**RECORDS SHOWN**
+ + + + +

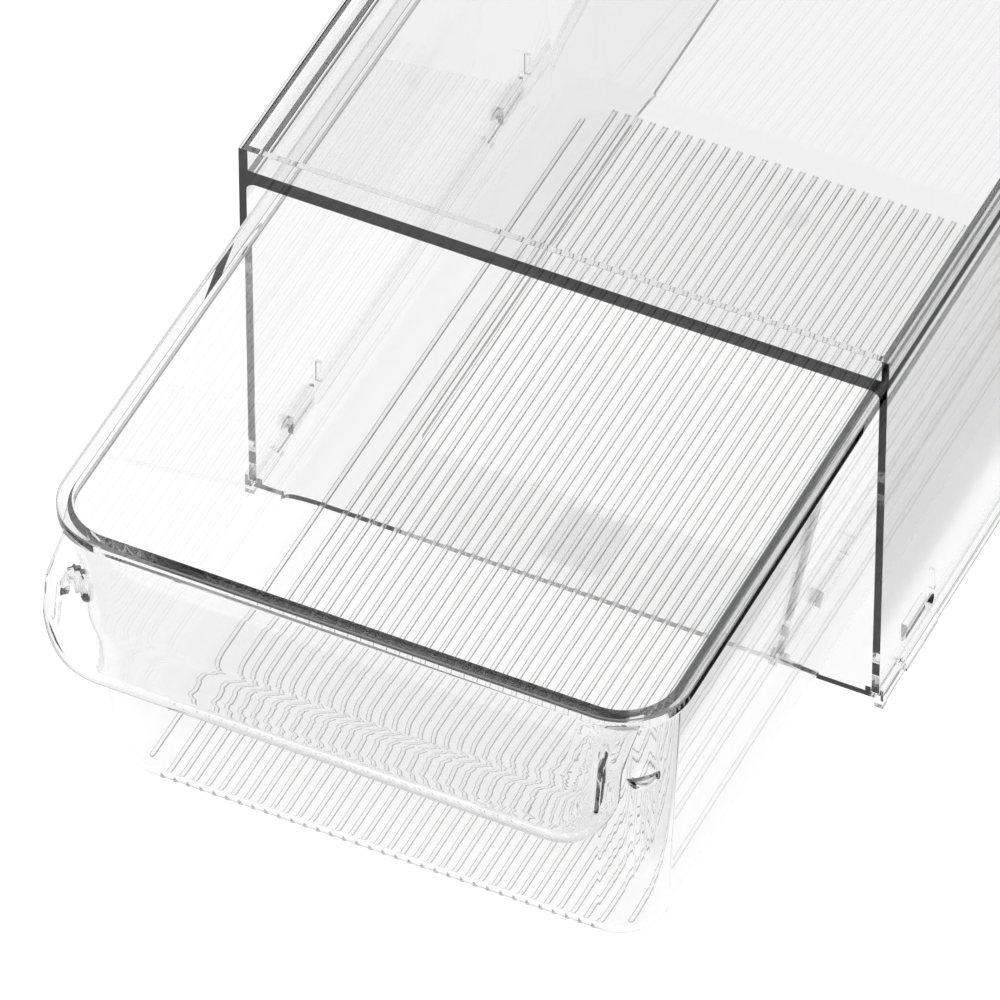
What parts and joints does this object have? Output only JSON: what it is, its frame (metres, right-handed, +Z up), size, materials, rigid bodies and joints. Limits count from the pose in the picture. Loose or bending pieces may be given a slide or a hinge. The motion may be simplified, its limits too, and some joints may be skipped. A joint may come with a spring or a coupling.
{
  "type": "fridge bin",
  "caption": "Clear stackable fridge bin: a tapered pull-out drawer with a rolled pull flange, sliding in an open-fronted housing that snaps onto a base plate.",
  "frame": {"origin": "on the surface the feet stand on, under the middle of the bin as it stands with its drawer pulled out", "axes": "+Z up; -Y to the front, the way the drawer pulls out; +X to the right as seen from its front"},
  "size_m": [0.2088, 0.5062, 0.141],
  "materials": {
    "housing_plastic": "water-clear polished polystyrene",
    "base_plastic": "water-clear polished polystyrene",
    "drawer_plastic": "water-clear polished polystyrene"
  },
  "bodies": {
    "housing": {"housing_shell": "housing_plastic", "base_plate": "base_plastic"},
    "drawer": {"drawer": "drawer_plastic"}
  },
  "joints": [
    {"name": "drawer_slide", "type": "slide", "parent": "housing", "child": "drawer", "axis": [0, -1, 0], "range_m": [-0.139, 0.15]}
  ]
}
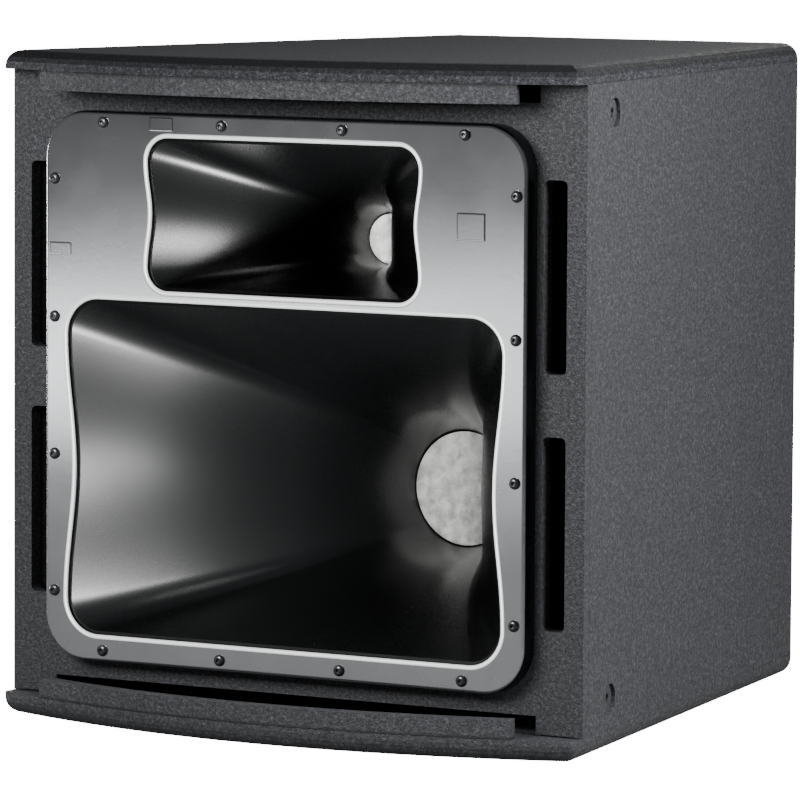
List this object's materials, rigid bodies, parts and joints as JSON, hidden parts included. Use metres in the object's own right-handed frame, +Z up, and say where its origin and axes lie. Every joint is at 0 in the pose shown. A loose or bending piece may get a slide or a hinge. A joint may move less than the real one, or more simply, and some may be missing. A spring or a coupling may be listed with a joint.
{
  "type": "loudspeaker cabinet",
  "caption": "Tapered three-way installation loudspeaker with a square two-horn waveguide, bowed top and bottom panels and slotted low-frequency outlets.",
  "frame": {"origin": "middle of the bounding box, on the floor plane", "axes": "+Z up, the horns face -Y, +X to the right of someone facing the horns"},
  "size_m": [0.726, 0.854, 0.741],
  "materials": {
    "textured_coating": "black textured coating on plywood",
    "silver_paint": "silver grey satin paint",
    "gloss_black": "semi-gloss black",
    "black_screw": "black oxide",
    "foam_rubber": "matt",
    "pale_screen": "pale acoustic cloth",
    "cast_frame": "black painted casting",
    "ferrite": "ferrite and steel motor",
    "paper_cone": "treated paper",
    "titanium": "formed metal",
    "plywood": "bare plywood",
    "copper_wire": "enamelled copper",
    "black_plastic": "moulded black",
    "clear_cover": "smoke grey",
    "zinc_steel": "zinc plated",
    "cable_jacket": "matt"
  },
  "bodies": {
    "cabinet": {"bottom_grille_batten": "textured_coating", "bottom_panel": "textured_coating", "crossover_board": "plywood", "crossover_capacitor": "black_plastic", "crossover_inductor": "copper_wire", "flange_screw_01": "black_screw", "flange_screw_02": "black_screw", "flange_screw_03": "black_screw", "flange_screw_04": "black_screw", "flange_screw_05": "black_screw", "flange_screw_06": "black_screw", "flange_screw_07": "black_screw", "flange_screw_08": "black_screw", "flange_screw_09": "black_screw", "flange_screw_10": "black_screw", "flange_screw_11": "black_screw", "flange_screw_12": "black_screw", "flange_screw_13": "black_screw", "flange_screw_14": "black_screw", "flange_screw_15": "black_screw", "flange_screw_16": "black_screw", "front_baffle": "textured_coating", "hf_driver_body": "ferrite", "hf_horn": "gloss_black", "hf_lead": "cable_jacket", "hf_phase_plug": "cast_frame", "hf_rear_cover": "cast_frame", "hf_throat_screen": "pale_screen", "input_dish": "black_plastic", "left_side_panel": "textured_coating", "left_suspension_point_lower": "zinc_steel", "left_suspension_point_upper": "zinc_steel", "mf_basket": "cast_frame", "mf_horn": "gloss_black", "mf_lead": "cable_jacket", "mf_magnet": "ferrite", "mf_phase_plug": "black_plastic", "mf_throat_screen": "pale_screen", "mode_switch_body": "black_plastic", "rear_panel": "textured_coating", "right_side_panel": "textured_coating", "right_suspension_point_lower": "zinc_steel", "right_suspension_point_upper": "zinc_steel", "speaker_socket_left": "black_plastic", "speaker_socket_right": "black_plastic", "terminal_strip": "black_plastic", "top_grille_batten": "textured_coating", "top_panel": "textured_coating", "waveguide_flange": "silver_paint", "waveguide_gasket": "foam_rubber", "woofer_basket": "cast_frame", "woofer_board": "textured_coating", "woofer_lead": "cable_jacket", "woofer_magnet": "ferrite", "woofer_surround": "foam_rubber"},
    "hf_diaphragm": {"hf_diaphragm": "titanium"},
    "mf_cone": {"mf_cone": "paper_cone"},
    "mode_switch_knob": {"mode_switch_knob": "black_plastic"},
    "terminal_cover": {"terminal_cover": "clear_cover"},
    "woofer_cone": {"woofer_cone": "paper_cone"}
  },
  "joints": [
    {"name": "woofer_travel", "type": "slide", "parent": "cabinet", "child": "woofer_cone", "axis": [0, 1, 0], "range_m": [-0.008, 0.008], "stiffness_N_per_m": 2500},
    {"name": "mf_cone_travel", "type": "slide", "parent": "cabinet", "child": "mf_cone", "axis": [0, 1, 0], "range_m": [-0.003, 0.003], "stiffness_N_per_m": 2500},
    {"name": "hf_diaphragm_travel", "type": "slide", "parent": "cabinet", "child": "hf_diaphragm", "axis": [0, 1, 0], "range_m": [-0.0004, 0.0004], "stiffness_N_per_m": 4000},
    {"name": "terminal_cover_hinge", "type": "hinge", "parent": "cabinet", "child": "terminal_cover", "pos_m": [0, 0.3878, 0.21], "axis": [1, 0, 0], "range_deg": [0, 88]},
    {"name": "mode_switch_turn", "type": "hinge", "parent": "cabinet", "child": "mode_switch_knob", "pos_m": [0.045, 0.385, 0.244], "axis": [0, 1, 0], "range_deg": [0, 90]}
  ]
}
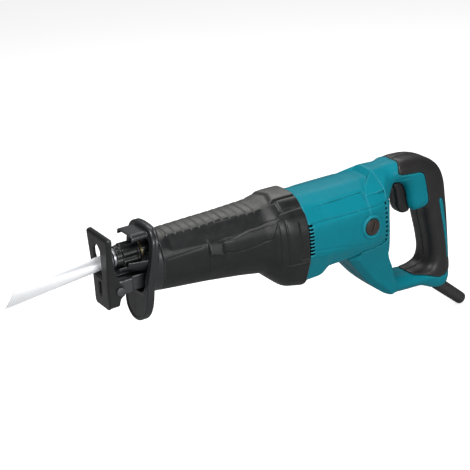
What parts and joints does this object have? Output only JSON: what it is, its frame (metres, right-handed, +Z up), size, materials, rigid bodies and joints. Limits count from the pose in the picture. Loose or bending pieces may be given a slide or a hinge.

+ + + + +

**REQUIREMENTS**
Extract the data exactly as given.

**OUTPUT**
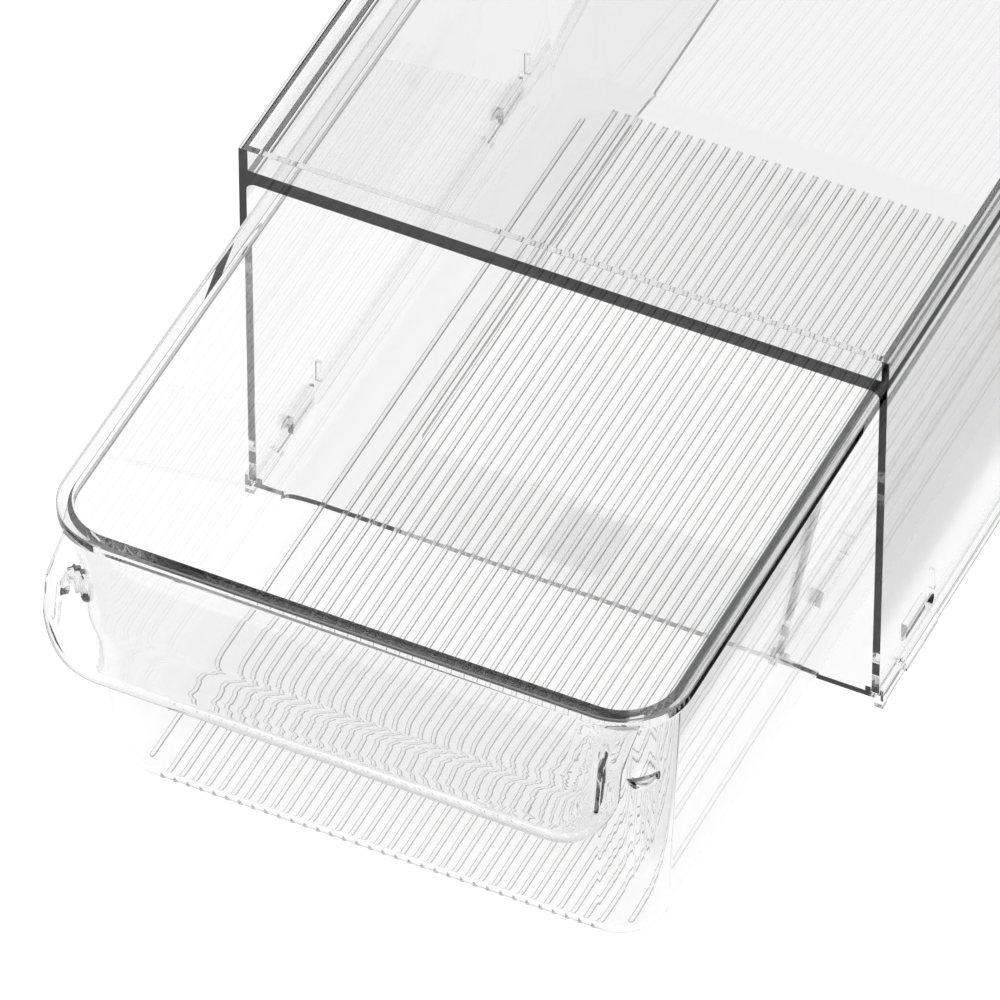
What parts and joints does this object have? Output only JSON: what it is, its frame (metres, right-handed, +Z up), size, materials, rigid bodies and joints. Limits count from the pose in the picture. Loose or bending pieces may be given a slide or a hinge. The motion may be simplified, its limits too, and some joints may be skipped. A joint may come with a spring or a coupling.
{
  "type": "fridge bin",
  "caption": "Clear stackable fridge bin: a tapered pull-out drawer with a rolled pull flange, sliding in an open-fronted housing that snaps onto a base plate.",
  "frame": {"origin": "on the surface the feet stand on, under the middle of the bin as it stands with its drawer pulled out", "axes": "+Z up; -Y to the front, the way the drawer pulls out; +X to the right as seen from its front"},
  "size_m": [0.2088, 0.5062, 0.141],
  "materials": {
    "housing_plastic": "water-clear polished polystyrene",
    "base_plastic": "water-clear polished polystyrene",
    "drawer_plastic": "water-clear polished polystyrene"
  },
  "bodies": {
    "housing": {"housing_shell": "housing_plastic", "base_plate": "base_plastic"},
    "drawer": {"drawer": "drawer_plastic"}
  },
  "joints": [
    {"name": "drawer_slide", "type": "slide", "parent": "housing", "child": "drawer", "axis": [0, -1, 0], "range_m": [-0.139, 0.15]}
  ]
}
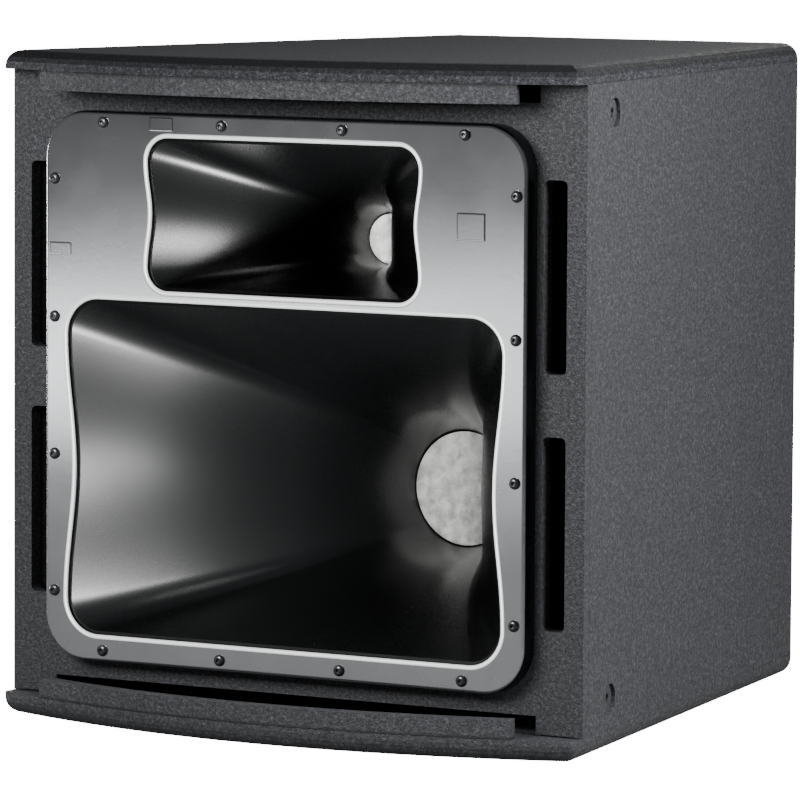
List this object's materials, rigid bodies, parts and joints as JSON, hidden parts included. Use metres in the object's own right-handed frame, +Z up, and say where its origin and axes lie. Every joint is at 0 in the pose shown. A loose or bending piece may get a slide or a hinge. A joint may move less than the real one, or more simply, and some may be missing. A spring or a coupling may be listed with a joint.
{
  "type": "loudspeaker cabinet",
  "caption": "Tapered three-way installation loudspeaker with a square two-horn waveguide, bowed top and bottom panels and slotted low-frequency outlets.",
  "frame": {"origin": "middle of the bounding box, on the floor plane", "axes": "+Z up, the horns face -Y, +X to the right of someone facing the horns"},
  "size_m": [0.726, 0.854, 0.741],
  "materials": {
    "textured_coating": "black textured coating on plywood",
    "silver_paint": "silver grey satin paint",
    "gloss_black": "semi-gloss black",
    "black_screw": "black oxide",
    "foam_rubber": "matt",
    "pale_screen": "pale acoustic cloth",
    "cast_frame": "black painted casting",
    "ferrite": "ferrite and steel motor",
    "paper_cone": "treated paper",
    "titanium": "formed metal",
    "plywood": "bare plywood",
    "copper_wire": "enamelled copper",
    "black_plastic": "moulded black",
    "clear_cover": "smoke grey",
    "zinc_steel": "zinc plated",
    "cable_jacket": "matt"
  },
  "bodies": {
    "cabinet": {"bottom_grille_batten": "textured_coating", "bottom_panel": "textured_coating", "crossover_board": "plywood", "crossover_capacitor": "black_plastic", "crossover_inductor": "copper_wire", "flange_screw_01": "black_screw", "flange_screw_02": "black_screw", "flange_screw_03": "black_screw", "flange_screw_04": "black_screw", "flange_screw_05": "black_screw", "flange_screw_06": "black_screw", "flange_screw_07": "black_screw", "flange_screw_08": "black_screw", "flange_screw_09": "black_screw", "flange_screw_10": "black_screw", "flange_screw_11": "black_screw", "flange_screw_12": "black_screw", "flange_screw_13": "black_screw", "flange_screw_14": "black_screw", "flange_screw_15": "black_screw", "flange_screw_16": "black_screw", "front_baffle": "textured_coating", "hf_driver_body": "ferrite", "hf_horn": "gloss_black", "hf_lead": "cable_jacket", "hf_phase_plug": "cast_frame", "hf_rear_cover": "cast_frame", "hf_throat_screen": "pale_screen", "input_dish": "black_plastic", "left_side_panel": "textured_coating", "left_suspension_point_lower": "zinc_steel", "left_suspension_point_upper": "zinc_steel", "mf_basket": "cast_frame", "mf_horn": "gloss_black", "mf_lead": "cable_jacket", "mf_magnet": "ferrite", "mf_phase_plug": "black_plastic", "mf_throat_screen": "pale_screen", "mode_switch_body": "black_plastic", "rear_panel": "textured_coating", "right_side_panel": "textured_coating", "right_suspension_point_lower": "zinc_steel", "right_suspension_point_upper": "zinc_steel", "speaker_socket_left": "black_plastic", "speaker_socket_right": "black_plastic", "terminal_strip": "black_plastic", "top_grille_batten": "textured_coating", "top_panel": "textured_coating", "waveguide_flange": "silver_paint", "waveguide_gasket": "foam_rubber", "woofer_basket": "cast_frame", "woofer_board": "textured_coating", "woofer_lead": "cable_jacket", "woofer_magnet": "ferrite", "woofer_surround": "foam_rubber"},
    "hf_diaphragm": {"hf_diaphragm": "titanium"},
    "mf_cone": {"mf_cone": "paper_cone"},
    "mode_switch_knob": {"mode_switch_knob": "black_plastic"},
    "terminal_cover": {"terminal_cover": "clear_cover"},
    "woofer_cone": {"woofer_cone": "paper_cone"}
  },
  "joints": [
    {"name": "woofer_travel", "type": "slide", "parent": "cabinet", "child": "woofer_cone", "axis": [0, 1, 0], "range_m": [-0.008, 0.008], "stiffness_N_per_m": 2500},
    {"name": "mf_cone_travel", "type": "slide", "parent": "cabinet", "child": "mf_cone", "axis": [0, 1, 0], "range_m": [-0.003, 0.003], "stiffness_N_per_m": 2500},
    {"name": "hf_diaphragm_travel", "type": "slide", "parent": "cabinet", "child": "hf_diaphragm", "axis": [0, 1, 0], "range_m": [-0.0004, 0.0004], "stiffness_N_per_m": 4000},
    {"name": "terminal_cover_hinge", "type": "hinge", "parent": "cabinet", "child": "terminal_cover", "pos_m": [0, 0.3878, 0.21], "axis": [1, 0, 0], "range_deg": [0, 88]},
    {"name": "mode_switch_turn", "type": "hinge", "parent": "cabinet", "child": "mode_switch_knob", "pos_m": [0.045, 0.385, 0.244], "axis": [0, 1, 0], "range_deg": [0, 90]}
  ]
}
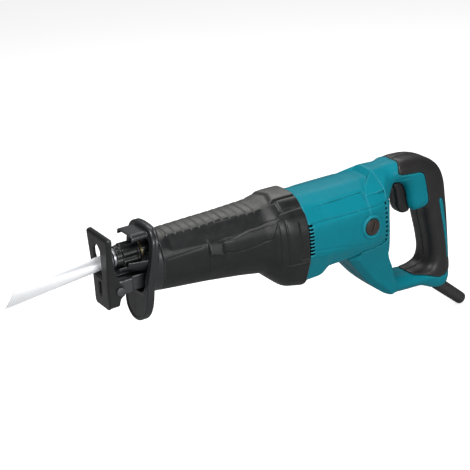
What parts and joints does this object have? Output only JSON: what it is, its frame (metres, right-handed, +Z up), size, materials, rigid bodies and joints. Limits count from the pose in the picture. Loose or bending pieces may be given a slide or a hinge.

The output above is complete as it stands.